The problem:
Your answer should consist solely of the lines from the one with "Write part 2" through the one with "const coverFace = crank.parting - gap / 2;", copied exactly, endpoints included.

Material provided:
^^^^^^^^^^^^^^^^

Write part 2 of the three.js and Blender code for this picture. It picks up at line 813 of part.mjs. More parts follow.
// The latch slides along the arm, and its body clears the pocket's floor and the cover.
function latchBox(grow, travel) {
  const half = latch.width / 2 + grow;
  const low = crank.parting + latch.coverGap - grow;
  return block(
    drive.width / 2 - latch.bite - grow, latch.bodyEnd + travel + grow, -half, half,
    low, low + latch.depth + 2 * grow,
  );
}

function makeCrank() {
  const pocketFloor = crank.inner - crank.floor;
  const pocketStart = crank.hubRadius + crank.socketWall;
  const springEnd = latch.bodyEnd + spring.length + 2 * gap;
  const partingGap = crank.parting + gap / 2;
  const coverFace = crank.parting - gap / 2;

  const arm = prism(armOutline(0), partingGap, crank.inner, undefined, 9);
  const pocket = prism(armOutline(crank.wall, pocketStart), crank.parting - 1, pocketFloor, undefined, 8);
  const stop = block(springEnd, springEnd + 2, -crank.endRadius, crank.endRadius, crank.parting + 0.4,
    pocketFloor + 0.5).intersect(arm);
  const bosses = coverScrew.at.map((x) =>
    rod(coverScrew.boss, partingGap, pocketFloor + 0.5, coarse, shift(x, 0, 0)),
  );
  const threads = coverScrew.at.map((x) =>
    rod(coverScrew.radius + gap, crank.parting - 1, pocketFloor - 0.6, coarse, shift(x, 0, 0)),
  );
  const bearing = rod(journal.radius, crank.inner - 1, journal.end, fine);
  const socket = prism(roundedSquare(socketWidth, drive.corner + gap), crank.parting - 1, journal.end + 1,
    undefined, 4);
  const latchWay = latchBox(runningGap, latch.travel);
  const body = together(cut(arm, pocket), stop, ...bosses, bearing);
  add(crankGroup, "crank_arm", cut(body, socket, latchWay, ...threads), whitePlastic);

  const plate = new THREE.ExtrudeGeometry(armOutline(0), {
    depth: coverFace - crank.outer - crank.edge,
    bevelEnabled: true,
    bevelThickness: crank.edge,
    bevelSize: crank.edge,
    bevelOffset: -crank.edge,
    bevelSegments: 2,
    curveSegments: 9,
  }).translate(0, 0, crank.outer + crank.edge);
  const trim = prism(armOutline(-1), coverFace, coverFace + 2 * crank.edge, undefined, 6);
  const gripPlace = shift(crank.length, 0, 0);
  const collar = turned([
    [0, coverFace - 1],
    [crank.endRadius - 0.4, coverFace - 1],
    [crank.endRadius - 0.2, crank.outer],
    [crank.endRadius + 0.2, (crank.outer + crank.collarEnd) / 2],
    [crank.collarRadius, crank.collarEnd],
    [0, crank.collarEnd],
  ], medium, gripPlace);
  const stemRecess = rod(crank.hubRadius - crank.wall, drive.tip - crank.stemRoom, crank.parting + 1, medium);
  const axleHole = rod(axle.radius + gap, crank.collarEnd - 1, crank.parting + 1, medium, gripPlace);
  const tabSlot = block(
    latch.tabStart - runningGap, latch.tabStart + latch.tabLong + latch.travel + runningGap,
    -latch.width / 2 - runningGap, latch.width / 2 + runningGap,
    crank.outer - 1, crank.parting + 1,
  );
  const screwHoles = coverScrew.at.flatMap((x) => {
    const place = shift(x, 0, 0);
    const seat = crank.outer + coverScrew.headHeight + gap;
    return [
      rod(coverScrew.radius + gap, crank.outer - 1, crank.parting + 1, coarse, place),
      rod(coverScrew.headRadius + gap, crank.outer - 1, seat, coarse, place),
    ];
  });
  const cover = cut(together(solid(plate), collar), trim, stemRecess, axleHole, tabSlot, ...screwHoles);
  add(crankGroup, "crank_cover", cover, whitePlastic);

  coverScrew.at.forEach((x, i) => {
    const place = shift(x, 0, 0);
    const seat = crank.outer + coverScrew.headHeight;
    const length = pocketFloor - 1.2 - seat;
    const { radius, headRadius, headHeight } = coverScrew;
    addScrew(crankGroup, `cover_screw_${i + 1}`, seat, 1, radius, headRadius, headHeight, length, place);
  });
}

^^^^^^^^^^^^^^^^

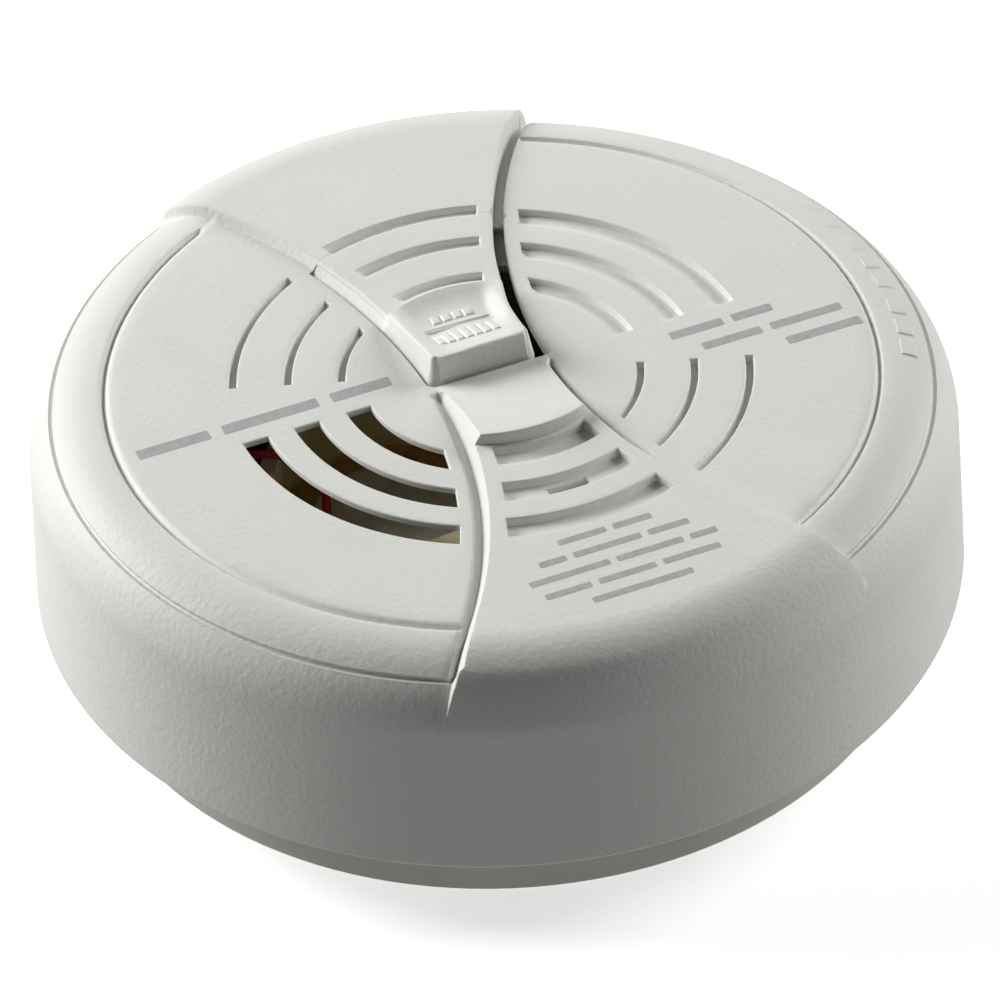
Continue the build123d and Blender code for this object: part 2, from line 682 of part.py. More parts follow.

^^^^^^^^^^^^^^^^

Exercise result:
Write part 2 of the three.js and Blender code for this picture. It picks up at line 813 of part.mjs. More parts follow.
// The latch slides along the arm, and its body clears the pocket's floor and the cover.
function latchBox(grow, travel) {
  const half = latch.width / 2 + grow;
  const low = crank.parting + latch.coverGap - grow;
  return block(
    drive.width / 2 - latch.bite - grow, latch.bodyEnd + travel + grow, -half, half,
    low, low + latch.depth + 2 * grow,
  );
}

function makeCrank() {
  const pocketFloor = crank.inner - crank.floor;
  const pocketStart = crank.hubRadius + crank.socketWall;
  const springEnd = latch.bodyEnd + spring.length + 2 * gap;
  const partingGap = crank.parting + gap / 2;
  const coverFace = crank.parting - gap / 2;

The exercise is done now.